Armistead Inge Selden Jr. (February 20, 1921 – November 14, 1985) was a segregationist U.S. Representative from Alabama.

Early life and military service
Born in Greensboro, Alabama, Selden attended the public schools. He graduated from Greensboro High School in 1938 and from the University of the South, Sewanee, Tennessee, in 1942. He served in the United States Navy from August 1942 until March 1946, with 31 months aboard ship, primarily in the North Atlantic, and was discharged as a lieutenant. He served as lieutenant commander in the United States Naval Reserve. He entered the University of Alabama School of Law and graduated in 1948.

He was admitted to the bar in 1948 and commenced practice in Greensboro, Alabama. He served as member of the Alabama House of Representatives in 1951 and 1952.

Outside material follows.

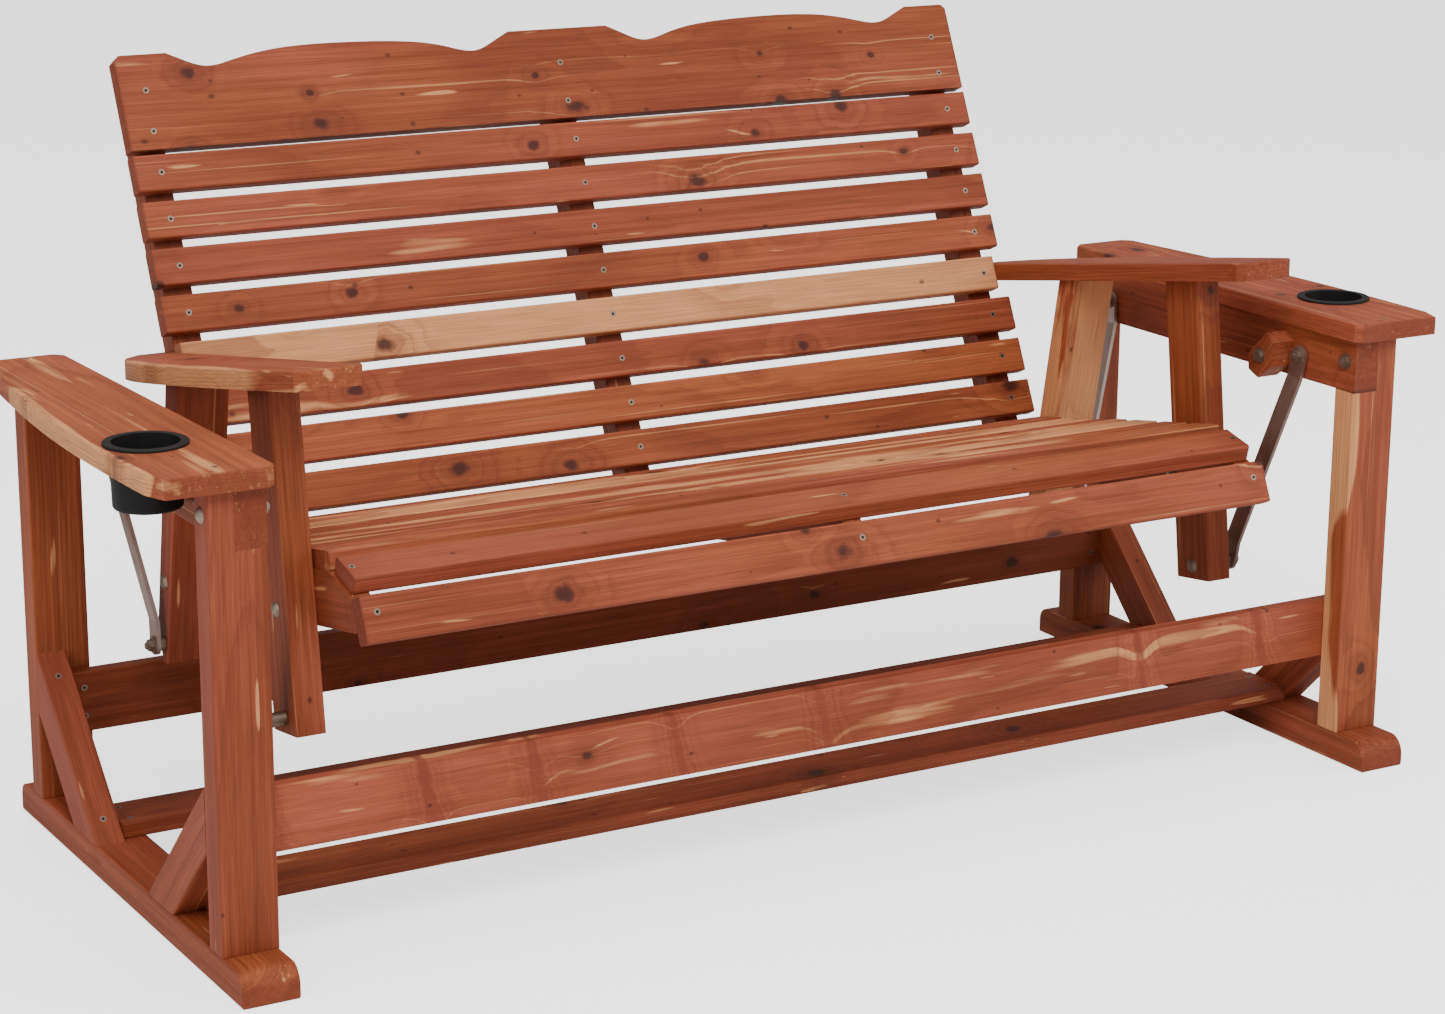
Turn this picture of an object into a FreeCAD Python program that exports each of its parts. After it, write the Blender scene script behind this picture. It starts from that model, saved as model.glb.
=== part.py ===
"""Two-seat cedar glider bench: a fixed base frame and a seat hung on four steel links.

Units are millimetres.  X runs along the bench, Y from front to back, Z up.
Everything is drawn with Y = 0 near the front of the feet; the finished parts are
moved once, at the end, so that the origin is the bottom centre of the bench.
"""
import FreeCAD, Part
import math
import os

V = FreeCAD.Vector

# ---------------------------------------------------------------- base frame
HALF_WIDTH = 803.5        # centre to the outer face of the feet and posts
POST_W = 67.0             # post width, seen from the front
STOCK = 37.0              # thickness of the heavy stock
POST_REST = POST_W - STOCK  # post width left beside the let-in side rail
RAIL_IN = HALF_WIDTH - POST_W   # inner face of posts and side rails
FOOT_H = 38.0
FOOT_FRONT = -6.0
FOOT_NOSE_R = 24.0
FOOT_HEEL_R = 18.0
FRONT_POST_Y = 48.0       # front face of the front posts
REAR_POST_Y = 624.0       # front face of the rear posts
FOOT_REAR = REAR_POST_Y + 81.0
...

Congressional and diplomatic career
Selden was elected as a Democrat to the Eighty-third Congress. He was reelected to the seven succeeding Congresses (January 3, 1953 – January 3, 1969). While in Congress he was a signatory to the 1956 Southern Manifesto that opposed the desegregation of public schools ordered by the Supreme Court in Brown v. Board of Education. He served as a member of the United States House Committee on Foreign Affairs and as head of the now-defunct US House Inter-American Affairs Committee. Following the Cuban Revolution in 1958, led by Fidel Castro, Selden was influential in the passage of the October 19, 1960 United States embargo against Cuba and their expulsion from the Organization of American States on January 31, 1962. He also represented the US at the inauguration of Anastasio Somoza in 1967. He was not a candidate in 1968 for reelection to the United States House of Representatives but was an unsuccessful candidate for nomination to the United States Senate, losing the Democratic primary to former Lieutenant Governor James Allen. He resumed the practice of law until October 1970.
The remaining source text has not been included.